Short notes

8086 Segment Registers Short Notes

When you write a simple MOV AX, [2000H] instruction on an 8086 trainer kit, the processor does not just fetch from address 2000H — it secretly adds the Data Segment register DS shifted left by 4 bits to form the 20-bit physical address. This segmented addressing scheme is why the 8086 can reach 1 MB of memory using only 16-bit internal registers, and understanding which segment register is active for which type of access is exactly what Anna University tests in Part-B.

EEE, ECE, EI

How it works

The 8086 has four dedicated segment registers: CS holds the base of the current code segment, DS points to the default data segment, SS defines the stack base, and ES is the extra segment used mainly by string instructions like MOVSB. Physical Address = (Segment Register × 16) + Offset Register. CS pairs with IP for instruction fetch; DS pairs with BX, SI, or DI for data; SS pairs with SP and BP for stack operations. Segment override prefixes such as ES: or SS: let instructions explicitly use a non-default segment. Each segment can be up to 64 KB in size.

Key points to remember

Each segment register is 16 bits wide, and the physical address formed is always 20 bits, giving a 1 MB address space.
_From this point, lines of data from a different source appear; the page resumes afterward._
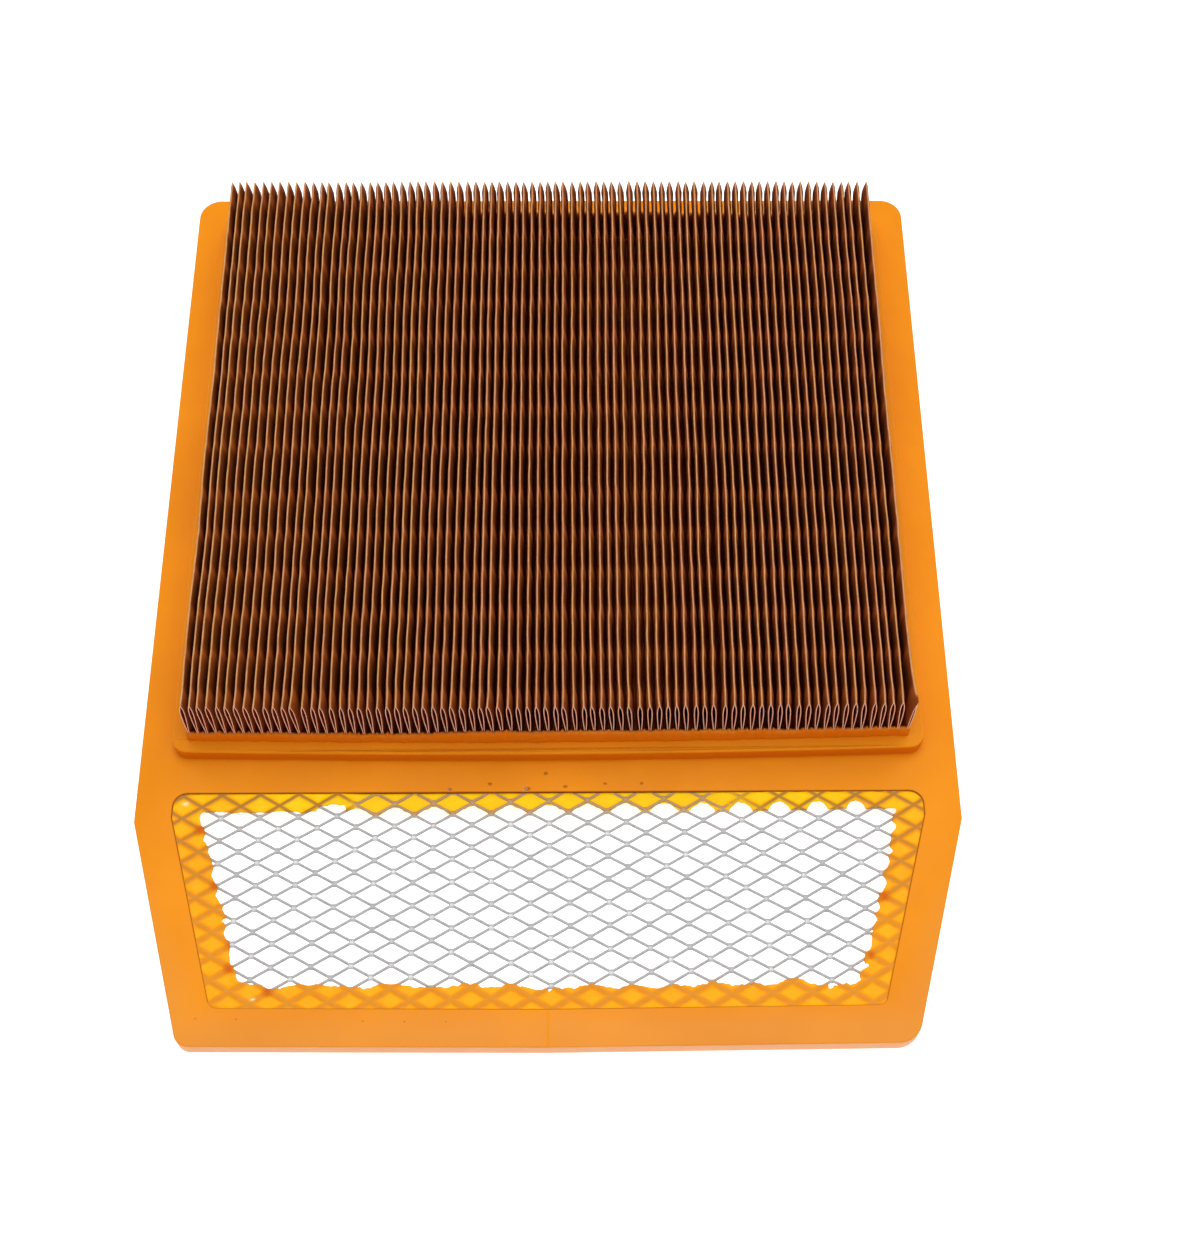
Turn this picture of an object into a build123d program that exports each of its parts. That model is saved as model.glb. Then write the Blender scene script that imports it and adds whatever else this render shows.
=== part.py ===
"""Panel air filter: cast frame, pleated paper pack, potting strips and an expanded-metal screen.

Millimetres. +Z is up, X is the width, the pleats run along Y, and the screened window is towards -Y.
The origin is the middle of the bounding box's bottom face, which is the frame's flat sealing face.
"""
from build123d import *
import math
import os

# ---------------------------------------------------------------- driving dimensions
# frame outline
overall_width = 268.0
overall_length = 330.2
taper_length = 74.7             # front edge to the line where the sides start to taper
taper_inset = 20.2              # how far each side has come in at its front corner
front_bow = 0.9                 # how far the middle of the front edge stands ahead of its corners
flange_thickness = 6.5
back_corner_radius = 8.0
front_left_corner_radius = 5.0
front_right_corner_radius = 8.0
flange_edge_radius = 0.6

# pleated paper
paper_thickness = 0.5
pleat_pitch = 3.0
pleat_top_width = 1.5           # outer width of one upper fold
pleat_tip_height = 30.2         # above the flange's top face
pack_side_margin = 16.2         # least distance from the frame's side edges to the pleats
pack_back_margin = 16.1         # back edge of the frame to the pleats' back ends
pack_front_margin = 26.2        # taper line to the pleats' front ends

# raised ledge round the pack
ledge_width = 5.4
ledge_height = 5.5
ledge_corner_radius = 5.0
ledge_edge_radius = 0.5

# lip under the pack's edges
lip_width = 4.0
lip_height = 5.0                # underside to the paper's lower folds

# potting strips at the pleat ends
strip_thickness = 1.3
strip_height = 12.5             # above the flange's top face
strip_edge_radius = 0.4

# screened window
side_rim = 12.1
front_rim = 12.2
window_back_offset = 9.8        # back of the line where the sides start to taper
window_back_radius = 4.5
window_front_radius = 3.0
recess_depth = 0.7              # flange top down to the web
web_thickness = 0.3
web_back_width = 6.5
web_side_width = 8.5
web_front_width = 7.5
web_corner_radius = 6.0

# expanded-metal screen
screen_thickness = 0.5
screen_back_margin = 7.0        # cast in beyond the window's back edge
screen_side_margin = 5.0
screen_front_margin = 4.4
screen_corner_radius = 1.0
diamond_length = 12.5           # long way of the diamond, along the width
diamond_width = 7.75            # short way of the diamond
bond_length = 2.0               # where two strands are joined, along the width
bond_width = 1.95               # the same, across
screen_skew = 0.9               # the sheet lies turned by this many degrees
bond_offset = 7.1               # one bond lies on the middle line, this far back of the taper line

# ---------------------------------------------------------------- derived places
half_width = overall_width / 2
back_y = overall_length / 2
front_y = -overall_length / 2
taper_y = front_y + taper_length
taper_angle = math.atan2(taper_inset, taper_length - front_bow)
bow_slope = front_bow / (half_width - taper_inset)

# 79 pleats with the sizes above
pleat_room = overall_width - 2 * pack_side_margin - pleat_top_width
pleat_count = math.floor(pleat_room / pleat_pitch) + 1
pack_half_width = (pleat_count - 1) * pleat_pitch / 2 + pleat_top_width / 2
pack_back_y = back_y - pack_back_margin
pack_front_y = taper_y + pack_front_margin
pleat_length = pack_back_y - pack_front_y
pack_y = (pack_back_y + pack_front_y) / 2
pack_top_z = flange_thickness + pleat_tip_height
ledge_top_z = flange_thickness + ledge_height
strip_top_z = flange_thickness + strip_height
seat_width = 2 * pack_half_width
seat_length = pleat_length + 2 * strip_thickness

window_back_y = taper_y + window_back_offset
web_top_z = flange_thickness - recess_depth
screen_top_z = web_top_z - web_thickness
screen_bottom_z = screen_top_z - screen_thickness


def tapered_outline(side_inset, front_inset, top_y, straight_sides=True):
    """Points of the frame's tapered shape, inset from its edges and cut off at top_y.

    They run from the middle of the front edge to the right, and round to the left.
    """
    taper_slope = math.tan(taper_angle)
    side_x = half_width - side_inset / math.cos(taper_angle)
    reach = side_x - (taper_y - front_y - front_inset) * taper_slope
    corner_x = reach / (1 - bow_slope * taper_slope)
    corner_y = front_y + front_inset + bow_slope * corner_x
    right_side = [(corner_x, corner_y)]
    if straight_sides:
        bend_x = half_width - side_inset
        bend_y = taper_y + side_inset * math.tan(taper_angle / 2)
        right_side += [(bend_x, bend_y), (bend_x, top_y)]
    else:
        right_side += [(side_x + (top_y - taper_y) * taper_slope, top_y)]
    left_side = [(-x, y) for x, y in reversed(right_side)]
    return [(0, front_y + front_inset)] + right_side + left_side


def draw_tapered(outline, left_radius, right_radius, back_radius):
    """Closed face of a tapered outline in the sketch being built, with its corners rounded."""
    with BuildLine() as edge:
        Polyline(*outline, close=True)
    make_face(edge.edges())
    middle = len(outline) // 2
    for corner, radius in [
        (outline[1], right_radius),
        (outline[middle], back_radius),
        (outline[middle + 1], back_radius),
        (outline[-1], left_radius),
    ]:
        fillet(vertices().sort_by_distance(corner)[0], radius)


# ---------------------------------------------------------------- moulded frame
with BuildPart() as moulded_frame:
    with BuildSketch():
        draw_tapered(
            tapered_outline(0, 0, back_y),
            front_left_corner_radius,
            front_right_corner_radius,
            back_corner_radius,
        )
    extrude(amount=flange_thickness)
    fillet(moulded_frame.faces().sort_by(Axis.Z)[-1].edges(), flange_edge_radius)
    fillet(moulded_frame.faces().sort_by(Axis.Z)[0].edges(), flange_edge_radius)

    # raised ledge round the pack
    with BuildSketch(Plane.XY.offset(flange_thickness)):
        with Locations((0, pack_y)):
            RectangleRounded(
                seat_width + 2 * ledge_width,
                pleat_length + 2 * ledge_width,
                ledge_corner_radius,
            )
    extrude(amount=ledge_height)
    fillet(moulded_frame.faces().sort_by(Axis.Z)[-1].edges(), ledge_edge_radius)

    # seat of the pack, and the opening inside the lip below it
    with BuildSketch(Plane.XY.offset(lip_height)):
        with Locations((0, pack_y)):
            Rectangle(seat_width, seat_length)
    extrude(amount=ledge_top_z, mode=Mode.SUBTRACT)
    with BuildSketch():
        with Locations((0, pack_y)):
            Rectangle(seat_width - 2 * lip_width, seat_length - 2 * lip_width)
    extrude(amount=lip_height, mode=Mode.SUBTRACT)

    # window below the screen
    with BuildSketch():
        draw_tapered(
            tapered_outline(side_rim, front_rim, window_back_y),
            window_front_radius,
            window_front_radius,
            window_back_radius,
        )
    extrude(amount=screen_bottom_z, mode=Mode.SUBTRACT)

    # slot that the screen's sheet fills
    with BuildSketch(Plane.XY.offset(screen_bottom_z)):
        draw_tapered(
            tapered_outline(
                side_rim - screen_side_margin,
                front_rim - screen_front_margin,
                window_back_y + screen_back_margin,
            ),
            screen_corner_radius,
            screen_corner_radius,
            screen_corner_radius,
        )
    extrude(amount=screen_thickness, mode=Mode.SUBTRACT)

    # opening inside the thin web
    with BuildSketch(Plane.XY.offset(screen_top_z)):
        draw_tapered(
            tapered_outline(
                side_rim + web_side_width,
                front_rim + web_front_width,
                window_back_y - web_back_width,
                straight_sides=False,
            ),
            web_corner_radius,
            web_corner_radius,
            web_corner_radius,
        )
    extrude(amount=web_thickness, mode=Mode.SUBTRACT)

    # recess above the web
    with BuildSketch(Plane.XY.offset(web_top_z)):
        draw_tapered(
            tapered_outline(side_rim, front_rim, window_back_y),
            window_front_radius,
            window_front_radius,
            window_back_radius,
        )
    extrude(amount=recess_depth, mode=Mode.SUBTRACT)


# ---------------------------------------------------------------- pleated paper
top_outer = pleat_top_width / 2
top_inner = top_outer - paper_thickness
valley_inner = (pleat_pitch - pleat_top_width) / 2
valley_outer = valley_inner + paper_thickness
top_centre_z = pack_top_z - top_outer
valley_centre_z = lip_height + valley_outer
last_leg_x = pack_half_width - paper_thickness / 2
tip_places = [((i - (pleat_count - 1) / 2) * pleat_pitch, top_centre_z) for i in range(pleat_count)]
valley_places = [(x + pleat_pitch / 2, valley_centre_z) for x, z in tip_places[:-1]]


def draw_fold(outer, inner, leg):
    """One fold of the sheet round its centre, with its two straight legs hanging down."""
    with BuildSketch(mode=Mode.PRIVATE) as fold:
        with BuildLine() as edge:
            ThreePointArc((-outer, 0), (0, outer), (outer, 0))
            Polyline((outer, 0), (outer, -leg), (inner, -leg), (inner, 0))
            ThreePointArc((inner, 0), (0, inner), (-inner, 0))
            Polyline((-inner, 0), (-inner, -leg), (-outer, -leg), (-outer, 0))
        make_face(edge.edges())
    return fold.sketch


leg_length = (top_centre_z - valley_centre_z) / 2
upper_fold = draw_fold(top_outer, top_inner, leg_length)
lower_fold = draw_fold(valley_outer, valley_inner, leg_length)

with BuildPart() as pleated_paper:
    with BuildSketch(Plane.XZ.offset(-pack_back_y)):
        with Locations(*tip_places):
            add(upper_fold)
        with Locations(*valley_places):
            add(lower_fold, rotation=180)
        # the sheet's two ends stand on the lip
        end_leg = valley_centre_z + leg_length - lip_height
        with Locations((-last_leg_x, lip_height), (last_leg_x, lip_height)):
            Rectangle(paper_thickness, end_leg, align=(Align.CENTER, Align.MIN))
    extrude(amount=pleat_length)


# ---------------------------------------------------------------- potting strips
def build_strip(strip_y):
    """One poured strip that closes the pleat ends, standing up past the ledge."""
    with BuildPart(mode=Mode.PRIVATE) as strip:
        with BuildSketch(Plane.XY.offset(lip_height)):
            with Locations((0, strip_y)):
                Rectangle(seat_width, strip_thickness)
        extrude(amount=strip_top_z - lip_height)
        fillet(strip.faces().sort_by(Axis.Z)[-1].edges().filter_by(Axis.X), strip_edge_radius)
    return strip.part


strip_reach = pleat_length / 2 + strip_thickness / 2

with BuildPart() as front_potting_strip:
    add(build_strip(pack_y - strip_reach))

with BuildPart() as back_potting_strip:
    add(build_strip(pack_y + strip_reach))


# ---------------------------------------------------------------- expanded-metal screen
def hole_places():
    """Centres of the screen's diamond holes, halfway between the bonds of the turned lattice."""
    turn = math.radians(screen_skew)
    column_step = diamond_length / 2
    row_step = diamond_width / 2
    columns = math.ceil(half_width / column_step)
    rows_back = math.ceil((window_back_y + screen_back_margin - taper_y) / row_step) + 1
    rows_front = math.ceil((taper_y - front_y) / row_step)
    places = []
    for row in range(-rows_front, rows_back):
        for column in range(-columns, columns + 1):
            if (row + column) % 2 == 1:
                along = column * column_step
                across = row * row_step
                place_x = along * math.cos(turn) - across * math.sin(turn)
                place_y = along * math.sin(turn) + across * math.cos(turn)
                places.append(Location((place_x, taper_y + bond_offset + place_y, 0), (0, 0, screen_skew)))
    return places


hole_half_length = (diamond_length - bond_length) / 2
hole_half_width = (diamond_width - bond_width) / 2
hole_outline = [
    (hole_half_length, 0),
    (bond_length / 2, hole_half_width),
    (-bond_length / 2, hole_half_width),
    (-hole_half_length, 0),
    (-bond_length / 2, -hole_half_width),
    (bond_length / 2, -hole_half_width),
]

with BuildPart() as expanded_screen:
    with BuildSketch(Plane.XY.offset(screen_bottom_z)):
        draw_tapered(
            tapered_outline(
                side_rim - screen_side_margin,
                front_rim - screen_front_margin,
                window_back_y + screen_back_margin,
            ),
            screen_corner_radius,
            screen_corner_radius,
            screen_corner_radius,
        )
        with Locations(*hole_places()):
            Polygon(*hole_outline, align=None, mode=Mode.SUBTRACT)
    extrude(amount=screen_thickness)
    largest = expanded_screen.solids().sort_by(SortBy.VOLUME)[-1]
    add(largest, mode=Mode.REPLACE)

# ---------------------------------------------------------------- files
sub_parts = {
    "moulded_frame": moulded_frame,
    "pleated_paper": pleated_paper,
    "front_potting_strip": front_potting_strip,
    "back_potting_strip": back_potting_strip,
    "expanded_screen": expanded_screen,
}
os.makedirs("parts", exist_ok=True)
for name, sub_part in sub_parts.items():
    sub_part.part.label = name
    export_step(sub_part.part, f"parts/{name}.step")
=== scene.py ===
"""Looks for the panel air filter: casting, folded paper, potting, screen and the web on it.

Shapes are worked out in millimetres in the CAD frame and stored in metres. Colours are linear.
"""
import contextlib
import math
import random

import bmesh
import bpy
import numpy as np
from mathutils import Matrix, Vector


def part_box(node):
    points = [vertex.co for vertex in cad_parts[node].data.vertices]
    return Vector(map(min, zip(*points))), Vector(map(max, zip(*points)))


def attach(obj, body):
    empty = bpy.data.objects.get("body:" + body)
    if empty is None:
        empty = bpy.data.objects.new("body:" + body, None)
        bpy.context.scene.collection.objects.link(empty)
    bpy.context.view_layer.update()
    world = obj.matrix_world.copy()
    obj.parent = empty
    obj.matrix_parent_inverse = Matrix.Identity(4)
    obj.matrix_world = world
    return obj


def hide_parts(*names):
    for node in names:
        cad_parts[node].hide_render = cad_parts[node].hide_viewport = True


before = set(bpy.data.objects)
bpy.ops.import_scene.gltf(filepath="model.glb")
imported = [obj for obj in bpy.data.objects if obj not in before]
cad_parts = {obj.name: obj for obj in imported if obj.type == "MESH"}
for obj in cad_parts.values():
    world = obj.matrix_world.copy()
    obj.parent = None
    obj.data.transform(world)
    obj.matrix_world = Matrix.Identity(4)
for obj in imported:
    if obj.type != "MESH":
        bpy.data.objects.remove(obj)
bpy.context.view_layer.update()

MM = 0.001
ROOT = "root"


# ---- places taken from the CAD
def box_mm(node):
    """Lowest and highest corner of a CAD node, in millimetres."""
    low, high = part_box(node)
    return np.array(low) / MM, np.array(high) / MM


frame_low, frame_high = box_mm("moulded_frame")
paper_low, paper_high = box_mm("pleated_paper")
strip_low, strip_high = box_mm("front_potting_strip")
back_strip_low, back_strip_high = box_mm("back_potting_strip")
screen_low, screen_high = box_mm("expanded_screen")

half_width = frame_high[0]
front_y = frame_low[1]
back_y = frame_high[1]
ledge_top = frame_high[2]
ledge_height = 5.5
flange_top = ledge_top - ledge_height
taper_length = 74.7
taper_inset = 20.2
front_bow = 0.9
taper_y = front_y + taper_length
taper_angle = math.atan2(taper_inset, taper_length - front_bow)
bow_slope = front_bow / (half_width - taper_inset)
side_rim = 12.1
front_rim = 12.2
window_back_y = taper_y + 9.8
# corner radii of the outline and of the window
corner_radius, front_left_radius = 8.0, 5.0
window_front_radius, window_back_radius = 3.0, 4.5


def bell(offset, half):
    """A smooth bump of height 1 that has fallen to 1/e at the given offset."""
    return np.exp(-((offset / half) ** 2))


def fade(value, start, end):
    """0 at the start and before it, 1 at the end and past it, and straight between."""
    return np.clip((value - start) / (end - start), 0, 1)


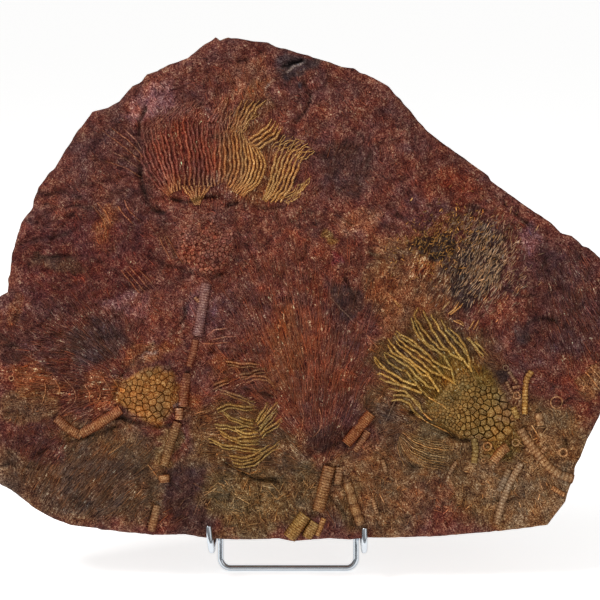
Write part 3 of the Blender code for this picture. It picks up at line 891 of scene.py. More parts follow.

The formula Physical Address = Segment × 10H + Offset must be written correctly in exams — the ×10H means a left-shift by 4 bits, not multiplication by 10 decimal. Segments can overlap completely or partially; there is no hardware enforcement of separation in real mode. String instructions LODS, STOS, MOVS default to DS:SI as source and ES:DI as destination. SP always works with SS without any override needed.

Exam tip

The examiner always asks you to calculate the physical address given CS = 1234H and IP = 0100H — the answer is 12440H, not 1334H, so double-check your hex addition every time.